_STATED EXERCISE_
In the data below, find every line with the string "joints" and pull it out.

_GIVEN DATA_
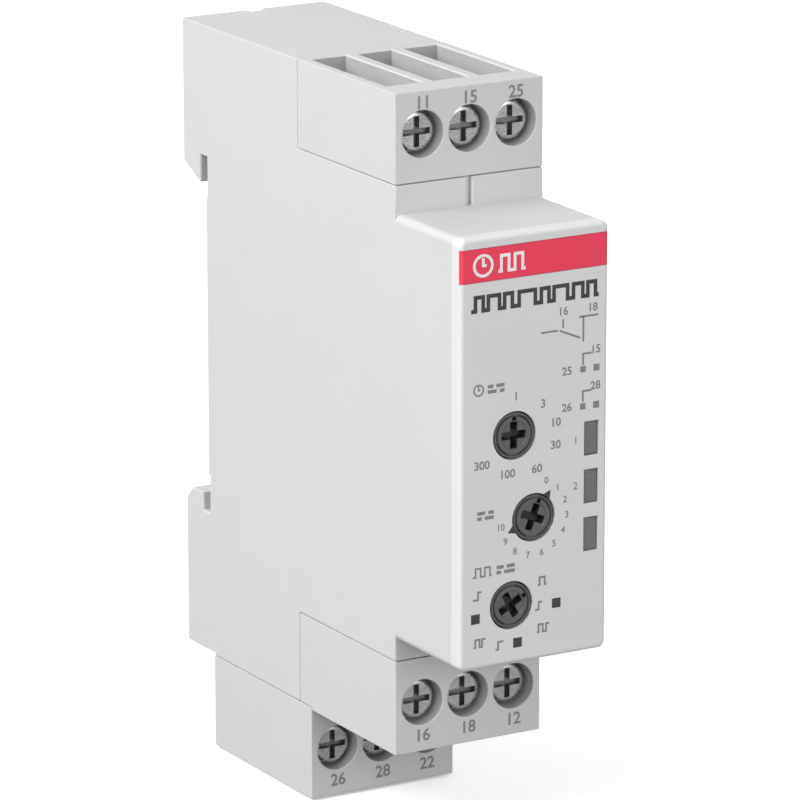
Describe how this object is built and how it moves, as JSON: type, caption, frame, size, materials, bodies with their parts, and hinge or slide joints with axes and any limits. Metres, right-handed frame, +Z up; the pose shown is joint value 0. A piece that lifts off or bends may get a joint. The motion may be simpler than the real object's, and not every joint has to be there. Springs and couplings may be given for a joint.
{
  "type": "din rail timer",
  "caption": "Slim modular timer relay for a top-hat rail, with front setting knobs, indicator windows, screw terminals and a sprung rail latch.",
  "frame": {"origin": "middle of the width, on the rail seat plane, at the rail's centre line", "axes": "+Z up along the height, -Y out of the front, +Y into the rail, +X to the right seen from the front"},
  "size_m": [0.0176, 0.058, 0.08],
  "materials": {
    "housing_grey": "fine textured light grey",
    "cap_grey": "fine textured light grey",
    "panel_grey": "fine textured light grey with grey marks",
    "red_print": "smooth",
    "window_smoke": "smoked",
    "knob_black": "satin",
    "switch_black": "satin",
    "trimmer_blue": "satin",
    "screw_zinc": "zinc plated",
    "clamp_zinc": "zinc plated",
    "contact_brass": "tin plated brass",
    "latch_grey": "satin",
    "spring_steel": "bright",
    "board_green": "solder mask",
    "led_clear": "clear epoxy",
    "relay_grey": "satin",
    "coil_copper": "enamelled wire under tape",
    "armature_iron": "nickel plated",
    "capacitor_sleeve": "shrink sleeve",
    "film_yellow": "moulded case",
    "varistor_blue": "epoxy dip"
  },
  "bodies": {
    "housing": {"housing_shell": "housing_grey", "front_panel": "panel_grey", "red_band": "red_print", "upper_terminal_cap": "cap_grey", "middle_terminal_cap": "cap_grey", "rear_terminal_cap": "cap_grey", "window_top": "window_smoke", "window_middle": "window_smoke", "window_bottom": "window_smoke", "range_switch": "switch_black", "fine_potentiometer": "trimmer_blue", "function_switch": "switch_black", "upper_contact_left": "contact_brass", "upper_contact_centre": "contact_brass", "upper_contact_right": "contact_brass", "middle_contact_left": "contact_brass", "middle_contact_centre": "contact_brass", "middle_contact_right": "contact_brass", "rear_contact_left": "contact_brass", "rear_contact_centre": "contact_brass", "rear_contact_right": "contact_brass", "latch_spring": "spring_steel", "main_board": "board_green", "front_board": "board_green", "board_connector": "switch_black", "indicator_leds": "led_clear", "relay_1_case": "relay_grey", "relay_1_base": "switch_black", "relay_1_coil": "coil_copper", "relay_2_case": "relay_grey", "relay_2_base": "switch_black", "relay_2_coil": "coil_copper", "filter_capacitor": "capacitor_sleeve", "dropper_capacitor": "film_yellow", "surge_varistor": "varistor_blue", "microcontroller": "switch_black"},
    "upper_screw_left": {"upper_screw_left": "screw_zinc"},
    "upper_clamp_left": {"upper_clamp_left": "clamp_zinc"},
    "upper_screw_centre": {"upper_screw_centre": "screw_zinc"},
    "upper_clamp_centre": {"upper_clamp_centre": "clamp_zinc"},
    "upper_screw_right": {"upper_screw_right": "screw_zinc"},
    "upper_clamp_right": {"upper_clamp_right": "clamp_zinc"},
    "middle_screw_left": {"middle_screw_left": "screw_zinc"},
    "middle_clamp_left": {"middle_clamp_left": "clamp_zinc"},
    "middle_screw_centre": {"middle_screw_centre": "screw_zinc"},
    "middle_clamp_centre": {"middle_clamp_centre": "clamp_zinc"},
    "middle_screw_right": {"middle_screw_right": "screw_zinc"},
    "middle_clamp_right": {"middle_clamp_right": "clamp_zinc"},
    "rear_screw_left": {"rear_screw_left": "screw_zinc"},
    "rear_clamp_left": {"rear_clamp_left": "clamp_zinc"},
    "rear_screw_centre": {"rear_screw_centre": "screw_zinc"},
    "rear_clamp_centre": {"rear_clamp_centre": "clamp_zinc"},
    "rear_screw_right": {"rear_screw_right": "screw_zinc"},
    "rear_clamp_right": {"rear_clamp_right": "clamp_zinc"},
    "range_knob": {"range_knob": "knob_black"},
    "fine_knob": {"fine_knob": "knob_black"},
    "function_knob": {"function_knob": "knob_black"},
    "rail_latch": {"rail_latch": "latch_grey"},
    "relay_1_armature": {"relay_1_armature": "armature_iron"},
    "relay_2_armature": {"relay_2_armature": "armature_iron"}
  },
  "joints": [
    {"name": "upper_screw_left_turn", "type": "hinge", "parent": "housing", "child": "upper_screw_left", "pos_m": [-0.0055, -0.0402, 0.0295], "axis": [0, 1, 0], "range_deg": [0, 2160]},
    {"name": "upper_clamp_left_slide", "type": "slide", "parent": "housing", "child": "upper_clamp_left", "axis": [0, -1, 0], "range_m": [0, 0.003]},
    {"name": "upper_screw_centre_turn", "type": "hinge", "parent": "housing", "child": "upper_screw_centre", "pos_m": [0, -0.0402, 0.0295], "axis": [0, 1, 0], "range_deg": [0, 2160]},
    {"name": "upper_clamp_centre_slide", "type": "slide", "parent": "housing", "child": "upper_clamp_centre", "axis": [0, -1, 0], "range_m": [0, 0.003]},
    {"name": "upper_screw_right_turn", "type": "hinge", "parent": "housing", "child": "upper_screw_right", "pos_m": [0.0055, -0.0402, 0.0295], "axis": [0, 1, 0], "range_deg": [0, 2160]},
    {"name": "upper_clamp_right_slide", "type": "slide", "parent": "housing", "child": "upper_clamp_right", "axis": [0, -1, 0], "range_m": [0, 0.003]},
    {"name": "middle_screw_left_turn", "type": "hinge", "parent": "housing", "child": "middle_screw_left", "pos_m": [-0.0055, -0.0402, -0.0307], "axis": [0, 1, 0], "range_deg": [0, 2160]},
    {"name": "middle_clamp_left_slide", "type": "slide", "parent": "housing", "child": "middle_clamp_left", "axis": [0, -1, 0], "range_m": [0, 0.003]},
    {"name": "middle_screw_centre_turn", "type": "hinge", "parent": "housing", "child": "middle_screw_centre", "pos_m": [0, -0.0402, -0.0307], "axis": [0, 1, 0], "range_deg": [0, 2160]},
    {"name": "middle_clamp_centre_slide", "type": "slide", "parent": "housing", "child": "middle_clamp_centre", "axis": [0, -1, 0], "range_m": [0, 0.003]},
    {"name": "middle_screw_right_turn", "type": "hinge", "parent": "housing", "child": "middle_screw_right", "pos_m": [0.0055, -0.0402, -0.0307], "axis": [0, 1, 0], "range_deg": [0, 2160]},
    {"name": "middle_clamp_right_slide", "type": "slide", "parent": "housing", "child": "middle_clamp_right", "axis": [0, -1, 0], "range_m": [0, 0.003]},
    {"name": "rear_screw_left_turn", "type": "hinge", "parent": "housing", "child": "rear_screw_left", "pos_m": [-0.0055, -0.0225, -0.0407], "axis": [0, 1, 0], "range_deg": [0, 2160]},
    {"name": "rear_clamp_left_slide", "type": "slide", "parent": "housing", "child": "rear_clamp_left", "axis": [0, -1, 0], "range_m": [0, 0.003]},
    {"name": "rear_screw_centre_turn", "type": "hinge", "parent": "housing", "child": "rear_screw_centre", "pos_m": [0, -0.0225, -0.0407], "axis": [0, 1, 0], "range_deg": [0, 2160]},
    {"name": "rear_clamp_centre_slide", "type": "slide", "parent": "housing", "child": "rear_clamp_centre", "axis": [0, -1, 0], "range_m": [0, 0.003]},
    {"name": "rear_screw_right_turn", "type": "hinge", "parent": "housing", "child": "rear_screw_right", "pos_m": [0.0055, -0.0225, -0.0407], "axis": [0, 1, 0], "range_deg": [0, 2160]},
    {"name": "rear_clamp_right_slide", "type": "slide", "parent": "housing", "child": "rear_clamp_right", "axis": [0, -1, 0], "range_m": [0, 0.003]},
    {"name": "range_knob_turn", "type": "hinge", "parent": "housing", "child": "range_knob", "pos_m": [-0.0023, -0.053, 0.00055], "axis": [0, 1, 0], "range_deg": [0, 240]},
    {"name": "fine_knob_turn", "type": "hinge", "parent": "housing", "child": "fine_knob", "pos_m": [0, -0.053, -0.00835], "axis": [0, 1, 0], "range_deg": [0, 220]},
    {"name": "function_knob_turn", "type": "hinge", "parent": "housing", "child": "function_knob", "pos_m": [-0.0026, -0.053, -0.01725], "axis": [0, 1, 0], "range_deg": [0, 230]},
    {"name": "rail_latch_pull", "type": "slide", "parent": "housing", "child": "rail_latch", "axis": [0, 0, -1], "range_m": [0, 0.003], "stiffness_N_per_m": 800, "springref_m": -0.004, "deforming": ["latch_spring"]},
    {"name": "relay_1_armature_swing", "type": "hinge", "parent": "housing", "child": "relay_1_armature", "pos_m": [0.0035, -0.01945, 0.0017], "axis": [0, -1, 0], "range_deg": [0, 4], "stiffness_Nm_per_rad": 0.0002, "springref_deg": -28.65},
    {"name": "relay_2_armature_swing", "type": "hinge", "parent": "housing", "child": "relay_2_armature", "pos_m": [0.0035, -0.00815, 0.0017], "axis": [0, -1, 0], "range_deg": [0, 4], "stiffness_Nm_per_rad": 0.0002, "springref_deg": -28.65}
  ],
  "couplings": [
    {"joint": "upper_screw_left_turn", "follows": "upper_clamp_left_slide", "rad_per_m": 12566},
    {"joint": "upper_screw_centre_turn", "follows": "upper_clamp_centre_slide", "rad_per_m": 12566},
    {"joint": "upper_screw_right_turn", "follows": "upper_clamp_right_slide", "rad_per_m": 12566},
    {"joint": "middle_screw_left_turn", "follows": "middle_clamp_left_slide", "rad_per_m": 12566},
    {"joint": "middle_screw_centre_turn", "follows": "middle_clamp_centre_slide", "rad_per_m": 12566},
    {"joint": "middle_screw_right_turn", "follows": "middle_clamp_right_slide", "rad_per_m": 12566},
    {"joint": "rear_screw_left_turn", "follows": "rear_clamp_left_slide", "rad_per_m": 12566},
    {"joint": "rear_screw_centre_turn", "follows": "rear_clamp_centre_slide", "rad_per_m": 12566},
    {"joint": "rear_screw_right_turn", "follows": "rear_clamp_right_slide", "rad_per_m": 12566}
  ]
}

_RESPONSE TO THE TASK_
Describe how this object is built and how it moves, as JSON: type, caption, frame, size, materials, bodies with their parts, and hinge or slide joints with axes and any limits. Metres, right-handed frame, +Z up; the pose shown is joint value 0. A piece that lifts off or bends may get a joint. The motion may be simpler than the real object's, and not every joint has to be there. Springs and couplings may be given for a joint.
  "joints": [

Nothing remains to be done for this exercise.